A minor drop or sudden load can cause visible cracks or a complete fracture. That’s why it stays in static housings and electrical panels. Once impact enters the equation, it becomes a weak choice.
When Toughness or Flexibility Is Needed
There’s no flex window here.
Bakelite shows an elongation at break of roughly 0.5 to 2 percent, meaning it barely stretches before failure. In practical terms, it doesn’t bend. It snaps.
Materials like nylon or polypropylene operate at much higher elongation ranges, which is why they replace bakelite in parts exposed to vibration or repeated load cycles.
When Modern Laminates or Plastics Perform Better
The bakelite manufacturing process was designed around thermal stability and insulation, not mechanical performance.
Tensile strength for bakelite typically sits between 50 to 110 MPa, with compressive strength exceeding 200 MPa in some grades. That sounds strong on paper, but fracture toughness remains low, which limits real-world durability.
Modern laminates like FR4 maintain similar electrical properties while improving structural reliability in many electrical insulation applications. At the same time, machining bakelite still comes with tradeoffs like chipping and higher tool wear.
That’s why bakelite manufacturing now sits in narrow use cases. For most modern designs, newer materials deliver better durability, easier processing, and fewer failure points.
Cost Factors in Machining Bakelite Parts
Raw material isn’t where the cost builds. Bakelite itself is relatively affordable compared to metals. The real cost shows up during machining, where material behavior starts dictating tool life, scrap rates, and setup stability.
Tool Wear and Replacement Frequency
Bakelite cuts, but not cleanly, because it is a fiber-reinforced thermoset, so the structure itself is abrasive on contact. Paper or fabric fillers drag against the tool edge, and because it doesn’t conduct heat well, that heat stays concentrated around the cutting zone instead of spreading out.
Typical cutting speeds sit around 50 to 100 m/min for milling and 20 to 50 m/min for drilling, already lower than many plastics.
Heat buildup and abrasive fibers accelerate edge wear. Shops compensate by reducing speeds or switching tools more often. Either way, the cost per part increases.
Scrap Risk and Yield Variability
Bakelite fractures without warning. The part can be machined cleanly through most steps, then chip or crack right at the end, even when everything looked fine earlier.

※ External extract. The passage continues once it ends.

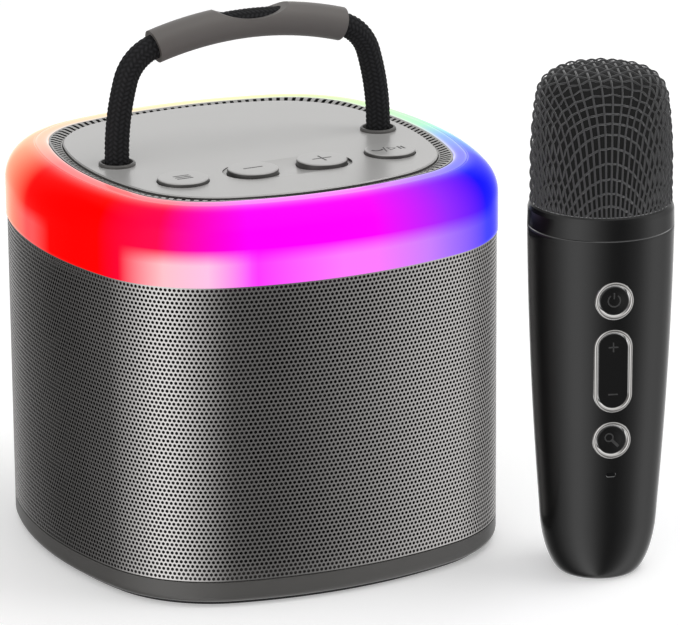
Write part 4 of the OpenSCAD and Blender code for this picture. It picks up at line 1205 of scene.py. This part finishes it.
# %% Woven wires
WIRE_PITCH, WIRE_R, WIRE_SINK, WIRE_SIDES = 2.6, 0.24, 0.20, 6
STRAIGHT_CRIMP, DEEP_CRIMP = 0.07, 0.40
SHEET_REACH = float(np.interp(STEEP_END + STEEP_Z - MESH_Z, stretched(FLAT), FLAT))
SHEET_SHIFT, SHEET_TURN = WIRE_PITCH / 3, math.radians(4.7)


def drape(u, v, lift):
    reach = np.hypot(u, v)
    turn = np.arctan2(v, u) - SHEET_TURN
    radius, height, out, up = down_the_side(stretched(reach))
    radius = radius + (lift - WIRE_SINK) * out
    return np.stack([radius * np.cos(turn), radius * np.sin(turn),
                     height + (lift - WIRE_SINK) * up], -1)


def woven_wires(lengthwise):
    points, faces, count = [], [], 0
    lines = [WIRE_PITCH * k + (SHEET_SHIFT if lengthwise else 0) for k in range(-17, 18)]
    ring = np.arange(WIRE_SIDES) * 2 * math.pi / WIRE_SIDES
    for number, line in enumerate(lines):
        if abs(line) > SHEET_REACH - 1:
            continue
        half = math.sqrt(SHEET_REACH ** 2 - line ** 2)
        run = np.linspace(-half, half, max(int(2 * half / 0.42), 8))
        other = SHEET_SHIFT if not lengthwise else 0
        sign = (-1) ** number * (1 if lengthwise else -1)
        crimp = STRAIGHT_CRIMP if lengthwise else DEEP_CRIMP
        lift = sign * crimp * np.cos(np.pi * (run - other) / WIRE_PITCH)
        u, v = (line + 0 * run, run) if lengthwise else (run, line + 0 * run)
        middle = drape(u, v, lift)
        flat_middle, raised = drape(u, v, 0 * lift), drape(u, v, 0 * lift + 1)
        way = np.gradient(middle, axis=0)
        way /= np.linalg.norm(way, axis=1)[:, None]
        out = raised - flat_middle
        side = np.cross(way, out)
        side /= np.linalg.norm(side, axis=1)[:, None]
        out = np.cross(side, way)
        tube = middle[:, None] + WIRE_R * (np.cos(ring)[None, :, None] * side[:, None]
                                           + np.sin(ring)[None, :, None] * out[:, None])
        rows = len(run)
        faces += (grid_faces(rows, WIRE_SIDES, columns_closed=True)[:, ::-1] + count).tolist()
        faces.append([count + i for i in range(WIRE_SIDES)])
        faces.append([count + (rows - 1) * WIRE_SIDES + i for i in range(WIRE_SIDES)][::-1])
        points.append(tube.reshape(-1, 3))
        count += rows * WIRE_SIDES
    return np.concatenate(points), faces


for name, lengthwise in (("wire_cloth_lengthwise", True), ("wire_cloth_crosswise", False)):
    points, faces = woven_wires(lengthwise)
    add_piece(name, points, faces, "microphone", FINISHES["mesh_steel"],
              replaces=["mic_mesh"], place=MIC_PLACE, sharp=math.radians(80))

# %% [markdown]
# ## Light, floor and background
# Product pictures are lit by large soft boxes against white. The world gives soft light
# from all round, and a different, banded brightness to mirror-like reflections: bright
# boxes with dark gaps between them. So mirrors don't show the white background, which is a
# choice made for the banded look of the sleeve: the levels follow the brightness seen
# across it. The floor is white and keeps the soft shadow under the set.

# %% World
STUDIO = (  # degrees from +X, anticlockwise, and the brightness that a mirror sees there
    (0, 0.55), (20, 0.45), (45, 0.95), (78, 0.95), (98, 0.30), (118, 0.12), (134, 0.11),
    (150, 0.26), (172, 0.75), (192, 1.40), (206, 1.50), (222, 1.15), (242, 0.52), (258, 0.22),
    (274, 0.18),
    (288, 0.30), (304, 0.50), (318, 0.88), (330, 1.08), (343, 0.90), (360, 0.55))
BRIGHTEST, FILL = 1.5, 0.62
OVERHEAD_START, OVERHEAD_SLOPE, OVERHEAD_GREY = 0.55, 4.0, (0.75, 0.75, 0.75, 1)


def make_world():
    world = bpy.data.worlds.new("studio")
    scene.world = world
    world.use_nodes = True
    tree = world.node_tree
    tree.nodes.clear()
    stops = [(degrees, [value / BRIGHTEST] * 3) for degrees, value in STUDIO]
    banded, up = direction_ramp(tree, "Generated", stops)
    boxes = add_scale(tree, banded, BRIGHTEST)
    over = math_node(tree, "SUBTRACT", up, OVERHEAD_START)
    overhead = math_node(tree, "MULTIPLY", over, OVERHEAD_SLOPE, clamp=True)
    studio = add_mix(tree, overhead, boxes, OVERHEAD_GREY)
    rays = tree.nodes.new("ShaderNodeLightPath")
    straight = math_node(tree, "MAXIMUM", rays.outputs["Is Camera Ray"],
                         rays.outputs["Is Transmission Ray"])
    bright = add_mix(tree, straight, studio, WHITE)
    looking = math_node(tree, "MAXIMUM", straight, rays.outputs["Is Glossy Ray"])
    seen = add_mix(tree, looking, (FILL, FILL, FILL, 1), bright)
    background = tree.nodes.new("ShaderNodeBackground")
    wire(tree, seen, background.inputs["Color"])
    output = tree.nodes.new("ShaderNodeOutputWorld")
    wire(tree, background.outputs[0], output.inputs["Surface"])


make_world()

# %% [markdown]
# ## What the mirrors leave out
# A real sleeve would mirror the dark microphone beside it. That is switched off, for its
# pieces in the piece helper and for its solids here, so that the sleeve shows only the soft
# boxes. The ring, the floor and the lamps are left out of the mirrors in the same way.

# %% Microphone solids out of the mirrors
MIC_THINGS = [frame["nodes"][name] for body, names in frame["record"]["behaviour"]["bodies"].items()
              if body.startswith("mic") for name in names]
for thing in MIC_THINGS:
    thing.visible_glossy = False
print("left out of the mirrors:", len(MIC_THINGS))

# %% Lamps
def add_lamp(name, place, aim, size, watts):
    data = bpy.data.lights.new(name, "AREA")
    data.shape, data.size, data.energy = "SQUARE", size, watts
    lamp = bpy.data.objects.new(name, data)
    lamp.location = place
    way = Vector(aim) - Vector(place)
    lamp.rotation_euler = way.to_track_quat("-Z", "Y").to_euler()
    lamp.visible_glossy = False
    scene.collection.objects.link(lamp)


add_lamp("soft_key", (0.55, -0.25, 1.1), (0, 0, 0.05), 0.7, 5.5)
add_lamp("front_fill", (-0.9, -1.0, 0.9), (0, 0, 0.05), 0.8, 3.0)

# %% Floor
FLOOR_HALF, FLOOR_GLOW = 3, (0.30, 0.30, 0.30, 1)


def make_floor():
    material = bpy.data.materials.new("white floor")
    material.use_nodes = True
    tree = material.node_tree
    shader = tree.nodes["Principled BSDF"]
    shader.inputs["Roughness"].default_value = 0.55
    shader.inputs["Specular IOR Level"].default_value = 0.2
    shader.inputs["Base Color"].default_value = (0.86, 0.86, 0.86, 1)
    rays = tree.nodes.new("ShaderNodeLightPath")
    seen = math_node(tree, "MAXIMUM", rays.outputs["Is Camera Ray"], math_node(
        tree, "MAXIMUM", rays.outputs["Is Glossy Ray"], rays.outputs["Is Transmission Ray"]))
    glow = add_mix(tree, seen, (0, 0, 0, 1), FLOOR_GLOW)
    wire(tree, glow, shader.inputs["Emission Color"])
    shader.inputs["Emission Strength"].default_value = 1.0
    mesh = bpy.data.meshes.new("floor")
    corners = ((-1, -1), (1, -1), (1, 1), (-1, 1))
    mesh.from_pydata([(x * FLOOR_HALF, y * FLOOR_HALF, 0) for x, y in corners], [], [(0, 1, 2, 3)])
    mesh.materials.append(material)
    floor = bpy.data.objects.new("floor", mesh)
    floor.visible_glossy = False
    scene.collection.objects.link(floor)


make_floor()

Impact strength typically ranges between 2 to 10 kJ/m², which is low compared to modern engineering plastics.
That narrow failure window creates variability. A batch can run clean, then lose parts due to edge breakage or drilling cracks. Yield becomes inconsistent, and scrap cost rises with geometry complexity.
Setup Sensitivity and Process Stability
This is where machining bakelite becomes process-dependent.
The material has significantly lower stiffness than steel.
That affects clamping and cutting. Too much force introduces deformation or cracking. Too little allows vibration, which damages edges and reduces accuracy.
Stable machining requires controlled feeds, proper fixturing, and dust management.
The bakelite manufacturing process includes conservative setups and test runs. It slows initial throughput, but it prevents higher losses during production.
Typical Applications of Bakelite Components
| Area | Use Case | Key Reason | Limitation |
|---|---|---|---|
| Electrical insulation | Switchgear, sockets | Dielectric strength | Brittle |
| Legacy components | Knobs, housings | Compatibility | Obsolete in new designs |
| Fixtures | Jigs, spacers | Dimensional stability | Low mechanical strength |
CNC Machining Bakelite at JLCCNC
At the service level, CNC providers typically start by checking three things: fiber content, thickness, and the required tolerance band. Paper or glass-filled grades directly affect tool life and edge chipping risk, which is a known issue in phenolic machining.
| Factor | CNC Evaluation Focus | Impact on Cost |
|---|---|---|
| Tool wear | Abrasive phenolic fillers reduce tool life | Higher tool replacement frequency |
| Cutting stability | Heat buildup + brittle fracture risk | Slower feeds, more conservative machining |
| Scrap risk | Crack propagation during drilling/exit | Lower yield on complex parts |
| Setup control | Fixturing sensitivity and vibration control | Longer setup and validation time |
JLCCNC approaches bakelite machining with controlled feeds, sharp tooling, and stable fixturing to keep yield consistent across batches, especially where edge integrity and tolerance stability are critical.
For parts with defined geometry and material grade, cost and lead time can be estimated early in the process. Upload your CAD file to receive a quote starting from $1, with lead times as short as 3 days, depending on part complexity and machining requirements.
FAQ About Bakelite Machining
Q: Is Bakelite still used today?
Yes, but mainly in electrical insulation parts, legacy equipment, and low-load fixtures where stability matters more than strength.
Q: Is Bakelite safe to machine?
Yes, if controlled feeds and proper dust extraction are used, since phenolic dust and heat buildup need proper handling.
Q: Why does Bakelite crack during machining?
It cracks because it is brittle and does not deform under stress, so internal tension releases suddenly during cutting or drilling.
Q: Can Bakelite be replaced with modern plastics?
In most cases, yes, engineering plastics like nylon, FR4, or polycarbonate offer better toughness and easier machining performance.